- Exercise description:
Pull out the lines from the line containing "standing on z = 0." through the line containing "point = shown.matrix_world", both lines included, and copy them exactly.

- Material for this task:

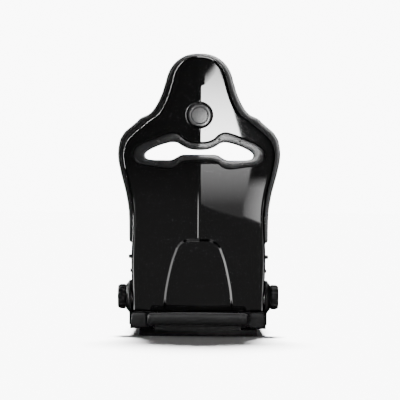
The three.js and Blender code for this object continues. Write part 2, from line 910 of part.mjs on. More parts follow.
function makeCushionPads() {
  const seatTop = (x, y) => {
    const s = x / cushionHalf;
    const t = (2 * (y - thighRear)) / (cushionRear - thighRear) - 1;
    return 112 + 26 * (1 - s ** 4) * (1 - Math.abs(t) ** 5) - 8 * t;
  };
  const centre = sheetSolid({
    rows: evenRows(thighRear + padGap / 2, cushionRear, 10),
    left: () => -cushionHalf,
    right: () => cushionHalf,
    low: () => cushionBottom,
    high: seatTop,
    columns: 8,
    upright: false,
  });
  add("cushion_pad", centre, suede);

  const roll = new THREE.Shape();
  const middle = (thighFront + thighRear) / 2;
  const reach = (thighRear - thighFront) / 2;
  roll.moveTo(thighRear, cushionBottom);
  roll.lineTo(thighRear, thighTop - 34);
  roll.absellipse(middle, thighTop - 34, reach, 34, 0, Math.PI, false);
  roll.absellipse(middle, cushionBottom + 24, reach, 24, Math.PI, Math.PI * 1.5, false);
  roll.lineTo(thighRear, cushionBottom);
  add("thigh_roll", extrudeX(roll, -cushionHalf, cushionHalf, { curveSegments: 8 }), leather);
}

// Side bolster of the cushion. Its rear passes under the hinge, clear of the swinging backrest.
function makeCushionBolster() {
  const inner = cushionHalf + 2;
  const cornerRadius = 18;
  const ridge = curveThrough([
    [thighFront + 7, 112],
    [thighFront + 20, 160],
    [thighFront + 65, 196],
    [thighFront + 145, 213],
    [-200, 218],
    [-150, 212],
    [-126, 192],
    [-114, 128],
    [-96, 120],
    [bolsterRear, 116],
    [cornerRear - 8, 88],
    [cornerRear, 74],
  ]);
  const body = solid(
    sheetSolid({
      rows: [
        ...evenRows(thighFront + 7, thighFront + 65, 4),
        ...evenRows(thighFront + 105, -165, 4),
        -145,
        -132,
        -122,
        -114,
        ...evenRows(-96, bolsterRear, 5),
        ...evenRows(bolsterRear + 1, cornerRear, 4),
      ],
      left: (y) => (y > bolsterRear ? rollHalf + 1.5 : inner),
      right: () => bolsterHalf,
      low: (x) => {
        const over = Math.max(0, x - (bolsterHalf - cornerRadius));
        const drop = Math.sqrt(cornerRadius ** 2 - Math.min(over, cornerRadius - 2) ** 2);
        return cushionBottom + cornerRadius - drop;
      },
      high: (x, y) => {
        const s = (2 * (x - inner)) / (bolsterHalf - inner) - 1;
        return cushionBottom + (ridge(y) - cushionBottom) * (1 - 0.25 * Math.abs(s) ** 3);
      },
      columns: 10,
      upright: false,
    }),
  );
  const swept = solid(rod(sweptRadius, 0, 400, 40).translate(0, 0, hingeZ)).subtract(
    solid(box(-5, 405, -10, 200, 0, 400)),
  );
  const sweptBehind = solid(rod(sweptRear, 0, 400, 40).translate(0, 0, hingeZ));
  const footRoom = solid(
    box(0, 400, armFoot.front - 3, armFoot.rear + 3, 0, cushionBottom + armBolts.headHeight + 4),
  );
  const armRoom = solid(box(armInner - 1.5, 400, armFoot.front - 3, armFoot.rear + 3, 0, 400));
  return cut(body, swept, sweptBehind, footRoom, armRoom);
}

// ---------- put the seat together ----------
add("back_shell", makeShell(), glossShell);
add("shell_badge", makeBadge(), badgeSatin);
add("rear_bezel", makeRearBezel(), matteTrim);
add("front_bezel", makeFrontBezel(), matteTrim);
bezelScrews.forEach(([x, z], i) => add(`bezel_screw_${i + 1}`, makeScrew(x, z), screwBlack));
add("backrest_cover", makeCover(), leather);
makeBackPads();

add("backrest_hoop", makeHoop(), frameBlack);
add("lower_cross_tube", crossTube(218), frameBlack);
add("upper_cross_tube", crossTube(535), frameBlack);
addPair("recliner_plate", makeReclinerPlate(), frameBlack);
sideBolts.forEach((b) => addPair(`side_bolt_${b.name}`, makeSideBolt(b), screwBlack));

const raise = (geometry) => geometry.translate(0, 0, hingeZ);
const disc = (from, to) => raise(ringRod(discRadius, shaftBore, from, to));
addPair("recliner_inner_disc", disc(plateOuter + gap, discJoint), brightSteel);
addPair("recliner_outer_disc", disc(discJoint + gap, armInner - gap), brightSteel);
addPair("recliner_arm", makeArm(), frameBlack);
addPair("recliner_cover", makeReclinerCover(), knobPlastic);
addPair("recliner_knob", makeKnob(), knobPlastic);
addPair("knob_cap", makeKnobCap(), badgeSatin);
add("cross_shaft", raise(rod(shaftRadius, -(knobOuter - 9), knobOuter - 9, 16)), brightSteel);

addPair("base_rail", makeRail(), frameBlack);
add("rear_cross_bar", makeRearBar(), frameBlack);
const tubeHalf = railCentre - railWidth / 2 - gap;
add(
  "front_cross_tube",
  rod(railHeight / 2 - 1, -tubeHalf, tubeHalf, 16).translate(0, baseFront + 30, railHeight / 2),
  frameBlack,
);
addPair("arm_bolt_front", makeArmBolt(armBolts.front), screwBlack);
addPair("arm_bolt_rear", makeArmBolt(armBolts.rear), screwBlack);
strapPlaces.forEach((y, i) => {
  const half = railCentre + railWidth / 2 - 3;
  const bottom = railHeight + gap;
  add(
    `webbing_strap_${i + 1}`,
    box(-half, half, y - strapWidth / 2, y + strapWidth / 2, bottom, bottom + strapThickness),
    webbing,
  );
});

makeCushionPads();
addPair("cushion_bolster", makeCushionBolster(), leather);
const flapBottom = 33;
const hemBottom = 20; // the flap's hem hangs behind the cross bar
const hemFront = barFront + barDepth + 2;
const flapRear = rollPlace.y - 0.75 * rollRadius;
const flap = solid(box(-cushionHalf, cushionHalf, cushionRear + gap, flapRear, flapBottom, flapBottom + 11));
const hem = solid(box(-cushionHalf, cushionHalf, hemFront, hemFront + 5, hemBottom, flapBottom + 2));
add("rear_flap", geometryOf(flap.add(hem)), leather);
add("rear_roll", rod(rollRadius, -rollHalf, rollHalf, 20).translate(0, rollPlace.y, rollPlace.z), leather);

// Centre the seat over the origin, front to back, standing on z = 0.
const bounds = new THREE.Box3().setFromObject(seat, true);
seat.position.y = -(bounds.min.y + bounds.max.y) / 2;

export default seat;
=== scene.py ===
import json
import math
import bmesh
import bpy
import numpy as np
from mathutils import Matrix, Vector


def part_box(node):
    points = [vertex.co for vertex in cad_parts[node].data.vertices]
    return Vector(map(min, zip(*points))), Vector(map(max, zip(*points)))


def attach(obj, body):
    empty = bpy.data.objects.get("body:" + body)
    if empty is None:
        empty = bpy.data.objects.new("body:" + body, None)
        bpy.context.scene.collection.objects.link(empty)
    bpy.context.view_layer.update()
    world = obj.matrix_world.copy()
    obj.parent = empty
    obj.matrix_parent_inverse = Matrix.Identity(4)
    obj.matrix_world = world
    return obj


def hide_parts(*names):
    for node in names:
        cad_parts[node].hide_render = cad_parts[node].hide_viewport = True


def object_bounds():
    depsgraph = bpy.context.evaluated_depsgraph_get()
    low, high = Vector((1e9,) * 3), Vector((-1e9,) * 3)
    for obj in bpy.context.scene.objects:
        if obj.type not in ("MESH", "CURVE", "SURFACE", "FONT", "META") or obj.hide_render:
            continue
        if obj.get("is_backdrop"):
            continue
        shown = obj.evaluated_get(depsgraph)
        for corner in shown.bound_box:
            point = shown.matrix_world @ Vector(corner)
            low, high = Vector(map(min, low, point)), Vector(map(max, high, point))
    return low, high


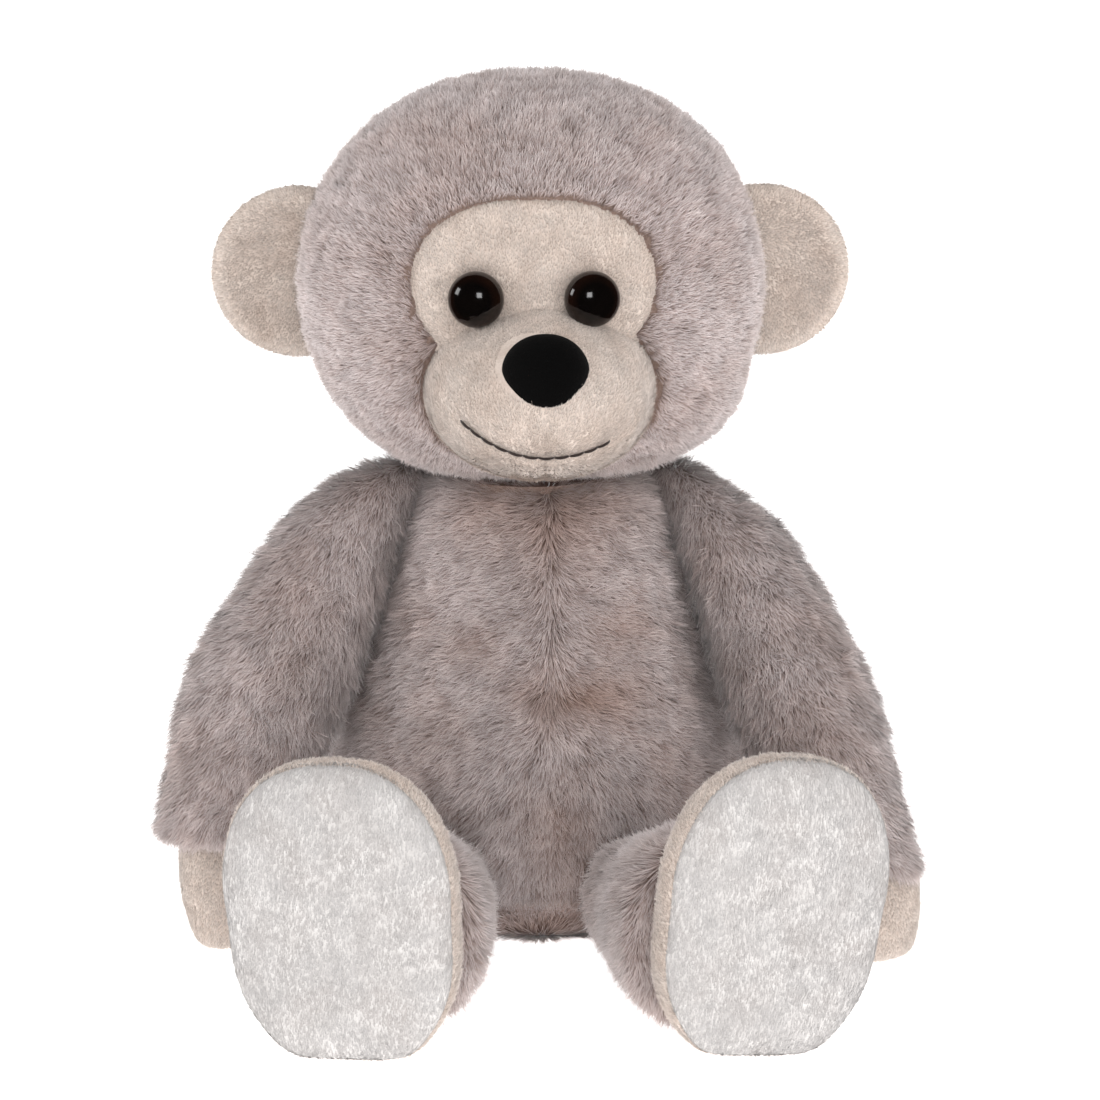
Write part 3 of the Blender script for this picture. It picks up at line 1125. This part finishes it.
for leg_name, (side, splay, roll) in LEGS.items():
    hip = Vector((side * HIP.x, HIP.y, HIP.z))
    matrix = Matrix.Translation(hip) @ Matrix.Rotation(math.radians(side * splay), 4, "Z")
    rows = []
    for distance, radius, rise in spline(LEG_SECTIONS, 50) * mm:
        radius = max(radius - LEG_SKIN_DEPTH, 1.2 * mm)
        wide = radius + LEG_SPREAD * smoothstep(10 * mm, 45 * mm, distance) * (side * cosines < 0)
        x = wide * rounded(cosines, LEG_POWER)
        z = rise + radius * rounded(sines, LEG_POWER)
        rows.append(np.stack([x, np.full(ROUND, -distance), z], axis=-1))
    leg = skin(f"leg_{leg_name}", np.array(rows), backing, in_frame(matrix))
    forward = np.array(matrix.to_3x3() @ Vector((0, -1, 0)))
    leg_comb = steady(-0.5 * forward + np.array([0, 0, -0.7]))
    grow(f"leg_coat_{leg_name}", leg, leg_comb, fur_pile, f"leg_{leg_name}", seed=61 + side, **FUR_COAT)
    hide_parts(f"leg_plush_{leg_name}", f"leg_fibrefill_{leg_name}")
    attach(leg, f"leg_{leg_name}")

    # The foot: a cream upper gathered round its front, and an off-white sole panel sewn to its edge.
    ankle = matrix @ Matrix.Translation((0, -LEG_LENGTH, ANKLE_RISE))
    ankle = ankle @ Matrix.Rotation(math.radians(roll), 4, "Y")
    rows = []
    for distance, width, tall, clear in spline(FOOT_SECTIONS, 40) * mm:
        x, z = foot_outline(width, tall)
        z = z + tall + clear - ANKLE_HEIGHT
        rows.append(np.stack([x, np.full(ROUND, -distance), z], axis=-1))
    foot = skin(f"foot_upper_{leg_name}", np.array(rows), cream_cloth, in_frame(ankle))
    foot_comb = steady(-0.6 * forward + np.array([0, 0, 0.5]))
    grow(f"foot_nap_{leg_name}", foot, foot_comb, cream_pile, f"foot_{leg_name}", slot="cream_plush",
         seed=71 + side, **CREAM_SHORT)
    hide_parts(f"foot_{leg_name}", f"foot_fibrefill_{leg_name}")
    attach(foot, f"foot_{leg_name}")

    last = FOOT_SECTIONS[-2]
    rows = []
    for t in np.linspace(0, 1, 26):
        spread = math.cos(t * math.pi / 2 * 0.98) ** 0.55
        lift = 6.4 * mm * math.sin(t * math.pi / 2) ** 1.1
        x, z = foot_outline(last[1] * 0.99 * mm * spread, last[2] * 0.99 * mm * spread)
        z = z + (last[2] + last[3]) * mm - ANKLE_HEIGHT
        rows.append(np.stack([x, np.full(ROUND, -(24.2 * mm + lift)), z], axis=-1))
    back_row = rows[0] + np.array([0, 2.0 * mm, 0])
    sole = skin(f"sole_panel_{leg_name}", np.array([back_row, *rows]), white_cloth, in_frame(ankle))
    sole_comb = steady(np.array([0.1, 0, 1.0]))
    grow(f"sole_nap_{leg_name}", sole, sole_comb, white_pile, f"foot_{leg_name}", slot="white_plush",
         seed=81 + side, **(CREAM_SHORT | {"lean": 1.8, "tuft_strength": 0.7, "stray": 0.25}))
    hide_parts(f"sole_{leg_name}")
    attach(sole, f"foot_{leg_name}")

# ---------------------------------------------------------------- done
# The fibre that the coats were made from goes, and the sizes before and after are written down.
bpy.data.objects.remove(blade)
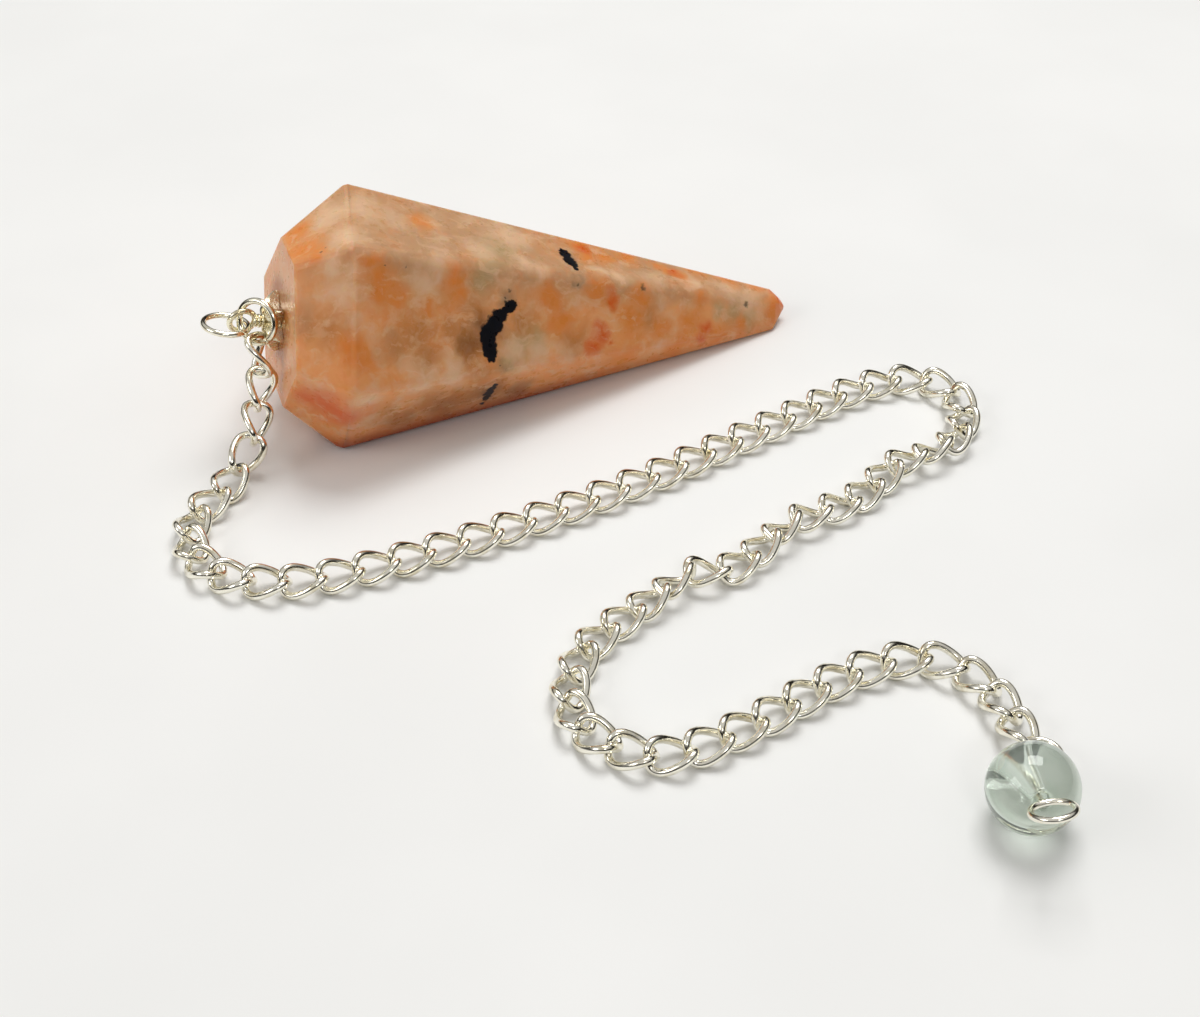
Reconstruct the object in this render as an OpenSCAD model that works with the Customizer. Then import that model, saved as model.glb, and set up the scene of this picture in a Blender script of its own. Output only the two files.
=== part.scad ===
// Pendulum pendant: a faceted pointed stone with a star cap, two rings, a curb chain and a drilled bead.
// Millimetres. +X to the right, +Y away from the viewer, +Z up. The pieces lie on the plane z = 0.
// The origin is on the stone's resting facet.

/* [Stone] */
// length from the widest line to the tip
stone_l = 42; // [36:0.5:48]
// width across the lower facets at the widest line
stone_w = 18.8; // [17:0.2:21]
// width across the lower facets at the tip
tip_w = 2.5; // [2:0.1:3.5]
// length of the blunt end
tip_l = 1.7; // [1:0.1:2.5]
// height of the upper facets
crown_h = 4.9; // [4:0.1:6]
// width across the flat top face
table_w = 12.2; // [10:0.1:13]
// turn of the stone in plan, degrees
stone_yaw = 19.45; // [10:0.5:30]
// distance from the widest line's foot to the origin
rest_reach = 14; // [8:0.5:20]

/* [Cap] */
// reach of the star's points
star_r = 2.65; // [2.2:0.05:3]
// radius of the notches between the points
notch_r = 1.4; // [1.1:0.05:1.7]
// height of the domed star
dome_h = 1.3; // [1:0.05:1.6]
// widest diameter of the ribbed neck
neck_d = 1.3; // [1:0.05:1.6]
// radius of the eye, to the middle of its wire
eye_r = 1.04; // [0.95:0.01:1.15]
// wire of the eye
eye_wire = 0.36; // [0.3:0.02:0.38]
// diameter of the hidden peg
peg_d = 1.2; // [0.8:0.1:2]
// depth of the hidden peg
peg_l = 5; // [3:0.5:8]

/* [Rings] */
// jump ring radius, to the middle of its wire
jump_r = 1.72; // [1.66:0.02:1.8]
// wire of the jump ring
jump_wire = 0.39; // [0.3:0.01:0.41]
// hang ring radius, to the middle of its wire
hang_r = 1.8; // [1.7:0.02:1.95]
// wire of the hang ring
hang_wire = 0.37; // [0.3:0.01:0.42]

/* [Chain] */
// advance of one link along the chain
link_pitch = 2.8; // [2.7:0.01:2.9]
// outer width of a link
link_w = 3; // [2.8:0.02:3.1]
// wire of a link
link_wire = 0.4; // [0.3:0.01:0.42]
// clear gap where two links cross
link_gap = 0.18; // [0.16:0.01:0.24]
// twist of a link from its middle to its end, degrees
link_twist = 41; // [34:1:46]

/* [Bead] */
// diameter of the glass bead
bead_d = 6.2; // [5:0.1:7]
// diameter of the bead's hole
hole_d = 1; // [0.7:0.1:1.4]
// wire through the bead
bead_wire_d = 0.4; // [0.3:0.01:0.42]
// radius of the bead's two rings, to the middle of the wire
bead_ring_r = 1.42; // [1.3:0.02:1.6]

/* [Hidden] */
eps = 0.01;
fit_gap = 0.05;
AZ = 0;
WIDE = 1;
END = 2;
// lower facets: azimuth, share of half the width, share of half the tip width
lower_facets = [
  [30.3, 1.03, 1.6],
  [93.9, 1.02, 0.94],
  [150.8, 0.93, 0.41],
  [205.6, 1.02, 1.29],
  [268.8, 0.995, 0.74],
  [330, 1, 1]
];
// upper facets: azimuth, share of half the width, share of half the top face's width
upper_facets = [
  [34.6, 0.985, 0.88],
  [84.9, 1.027, 1.09],
  [149.4, 1.04, 1],
  [210.5, 1.067, 1.12],
  [270, 1, 0.99],
  [331.6, 0.99, 0.925]
];
rest_facet = lower_facets[4];
rest_wide = rest_facet[WIDE] * stone_w / 2;
rest_end = rest_facet[END] * tip_w / 2;
stone_pitch = atan((rest_wide - rest_end) / stone_l);
stone_roll = 270 - rest_facet[AZ];
stone_lift = rest_wide * cos(stone_pitch);
big = 2 * (stone_l + stone_w);

// the stone's axes in the row frame, and a point given along them
axis_x = [cos(stone_pitch) * cos(stone_yaw), cos(stone_pitch) * sin(stone_yaw), -sin(stone_pitch)];
axis_y = [-sin(stone_yaw), cos(stone_yaw), 0];
axis_z = [sin(stone_pitch) * cos(stone_yaw), sin(stone_pitch) * sin(stone_yaw), cos(stone_pitch)];
wide_at = [-rest_reach * cos(stone_yaw), -rest_reach * sin(stone_yaw), stone_lift];
function on_stone(x, y, z) = wide_at + x * axis_x + y * axis_y + z * axis_z;

// the cap stands off the flat top face: out, back and up from the cap's centre
cap_back = 0;
cap_down = 0.24;
cap_at = on_stone(-crown_h, cap_back, -cap_down);
function dir_cap(v) = -v[0] * axis_x + v[1] * axis_y + v[2] * axis_z;
function on_cap(v) = cap_at + dir_cap(v);
neck_top = dome_h + 0.9;
eye_h = neck_top - 0.26 + eye_r;

jump_c = on_cap([eye_h - 0.566 * jump_r, -0.568 * jump_r, 0.308 * jump_r]);
jump_n = dir_cap([0.733, -0.645, 0.215]);
hang_c = on_cap([eye_h + hang_r - 0.41, -0.31, -0.165]);
hang_n = dir_cap([-0.035, 0.09, 1]);
eye_n = [0.11, 0.97, 0.18];

// lowest point of the jump ring's wire, where the chain hangs
jump_u = jump_n / norm(jump_n);
jump_down = [jump_u[0] * jump_u[2], jump_u[1] * jump_u[2], jump_u[2] * jump_u[2] - 1];
jump_low = jump_c + jump_r * jump_down / norm(jump_down);
hook = (link_wire + link_gap) / 2;
drop_from = jump_low + [0, 0, hook];

// the bead rests on the surface; its hole points back and down
bead_c = [36.6, -51, bead_d / 2 + 0.02];
hole_dir = [0.05, 0.845, -0.532];
back_out = bead_c + (bead_d / 2) * hole_dir;
back_c = back_out + bead_ring_r * [1.056, 1.507, -0.07];
front_out = bead_c - (bead_d / 2) * hole_dir;
front_v = [0.16, -0.86, 0.48];
front_c = front_out + (bead_ring_r + 0.32) * front_v;
front_n = [-0.177, 0.44, 0.887];
back_n = [0.05, 0.13, 1];
link_end = back_c + bead_ring_r * [-0.58, 0.8, -0.07] + (hook + 0.07) * [0.4, -0.91, 0];

// the chain's drop: plan offset from its start, share of its start's height, roll
drop = [
  [0, 0, 1, -89],
  [0.53, -1.09, 0.733, -82],
  [0.11, -2.79, 0.502, -74],
  [-0.06, -4.99, 0.32, -64],
  [-1.39, -6.94, 0.157, -35],
  [-2.17, -9.62, 0.115, -10],
  [-3.77, -12, 0.093, 0]
];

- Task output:
// Centre the seat over the origin, front to back, standing on z = 0.
const bounds = new THREE.Box3().setFromObject(seat, true);
seat.position.y = -(bounds.min.y + bounds.max.y) / 2;

export default seat;
=== scene.py ===
import json
import math
import bmesh
import bpy
import numpy as np
from mathutils import Matrix, Vector


def part_box(node):
    points = [vertex.co for vertex in cad_parts[node].data.vertices]
    return Vector(map(min, zip(*points))), Vector(map(max, zip(*points)))


def attach(obj, body):
    empty = bpy.data.objects.get("body:" + body)
    if empty is None:
        empty = bpy.data.objects.new("body:" + body, None)
        bpy.context.scene.collection.objects.link(empty)
    bpy.context.view_layer.update()
    world = obj.matrix_world.copy()
    obj.parent = empty
    obj.matrix_parent_inverse = Matrix.Identity(4)
    obj.matrix_world = world
    return obj


def hide_parts(*names):
    for node in names:
        cad_parts[node].hide_render = cad_parts[node].hide_viewport = True


def object_bounds():
    depsgraph = bpy.context.evaluated_depsgraph_get()
    low, high = Vector((1e9,) * 3), Vector((-1e9,) * 3)
    for obj in bpy.context.scene.objects:
        if obj.type not in ("MESH", "CURVE", "SURFACE", "FONT", "META") or obj.hide_render:
            continue
        if obj.get("is_backdrop"):
            continue
        shown = obj.evaluated_get(depsgraph)
        for corner in shown.bound_box:
            point = shown.matrix_world @ Vector(corner)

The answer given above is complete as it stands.